- TASK DIRECTIONS
Please say how many lines of the listing hold "materials", with no other words in the answer.

-- START --

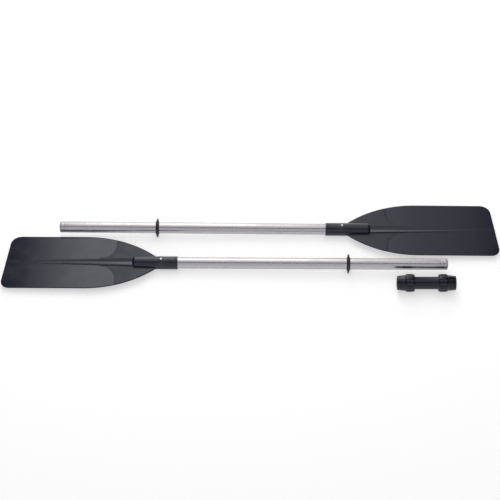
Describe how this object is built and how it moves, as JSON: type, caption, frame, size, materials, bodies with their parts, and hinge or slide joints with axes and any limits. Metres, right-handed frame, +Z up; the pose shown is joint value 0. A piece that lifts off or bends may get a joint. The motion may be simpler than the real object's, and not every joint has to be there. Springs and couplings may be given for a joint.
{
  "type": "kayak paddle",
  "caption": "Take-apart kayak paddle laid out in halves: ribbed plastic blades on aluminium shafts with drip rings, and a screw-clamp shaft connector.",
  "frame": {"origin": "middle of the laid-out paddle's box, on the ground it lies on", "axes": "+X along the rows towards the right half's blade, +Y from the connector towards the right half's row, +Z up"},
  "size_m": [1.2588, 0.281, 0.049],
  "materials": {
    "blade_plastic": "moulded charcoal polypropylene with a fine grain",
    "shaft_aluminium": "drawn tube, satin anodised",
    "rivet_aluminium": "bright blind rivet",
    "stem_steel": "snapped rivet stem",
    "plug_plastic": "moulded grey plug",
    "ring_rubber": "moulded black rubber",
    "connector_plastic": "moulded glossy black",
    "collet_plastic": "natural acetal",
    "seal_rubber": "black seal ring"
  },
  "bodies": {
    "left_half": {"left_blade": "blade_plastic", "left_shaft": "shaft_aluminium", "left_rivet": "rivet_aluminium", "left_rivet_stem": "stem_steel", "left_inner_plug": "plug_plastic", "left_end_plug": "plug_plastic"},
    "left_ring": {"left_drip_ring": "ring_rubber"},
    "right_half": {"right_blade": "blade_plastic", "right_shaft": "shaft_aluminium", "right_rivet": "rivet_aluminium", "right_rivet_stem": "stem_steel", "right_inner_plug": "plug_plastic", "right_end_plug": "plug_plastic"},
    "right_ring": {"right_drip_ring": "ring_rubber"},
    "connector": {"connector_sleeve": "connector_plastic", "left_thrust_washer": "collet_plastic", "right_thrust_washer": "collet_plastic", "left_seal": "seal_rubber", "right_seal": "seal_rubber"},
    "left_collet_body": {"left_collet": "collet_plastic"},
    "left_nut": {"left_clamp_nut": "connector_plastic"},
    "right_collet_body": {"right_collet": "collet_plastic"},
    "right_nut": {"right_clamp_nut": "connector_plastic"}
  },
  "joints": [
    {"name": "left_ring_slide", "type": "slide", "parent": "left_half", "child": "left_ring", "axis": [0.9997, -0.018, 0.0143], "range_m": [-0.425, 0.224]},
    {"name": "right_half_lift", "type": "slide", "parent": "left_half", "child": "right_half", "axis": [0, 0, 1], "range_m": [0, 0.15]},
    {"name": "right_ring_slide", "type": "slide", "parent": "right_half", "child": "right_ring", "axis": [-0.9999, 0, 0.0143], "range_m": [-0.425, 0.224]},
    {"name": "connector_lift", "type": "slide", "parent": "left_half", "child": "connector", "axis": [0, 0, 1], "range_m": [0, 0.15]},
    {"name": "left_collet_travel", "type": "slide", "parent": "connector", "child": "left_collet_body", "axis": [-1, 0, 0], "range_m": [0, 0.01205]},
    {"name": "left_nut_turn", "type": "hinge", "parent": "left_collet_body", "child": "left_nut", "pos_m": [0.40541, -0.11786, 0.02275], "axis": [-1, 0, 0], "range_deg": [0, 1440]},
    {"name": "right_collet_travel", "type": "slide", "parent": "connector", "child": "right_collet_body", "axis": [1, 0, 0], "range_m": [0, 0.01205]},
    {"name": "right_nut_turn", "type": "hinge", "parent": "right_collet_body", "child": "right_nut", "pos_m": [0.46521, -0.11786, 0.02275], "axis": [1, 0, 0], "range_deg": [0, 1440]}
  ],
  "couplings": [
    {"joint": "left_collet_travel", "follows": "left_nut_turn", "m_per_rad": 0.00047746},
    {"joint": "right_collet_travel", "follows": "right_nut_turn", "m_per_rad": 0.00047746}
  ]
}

-- END --

- SOLVED EXERCISE
2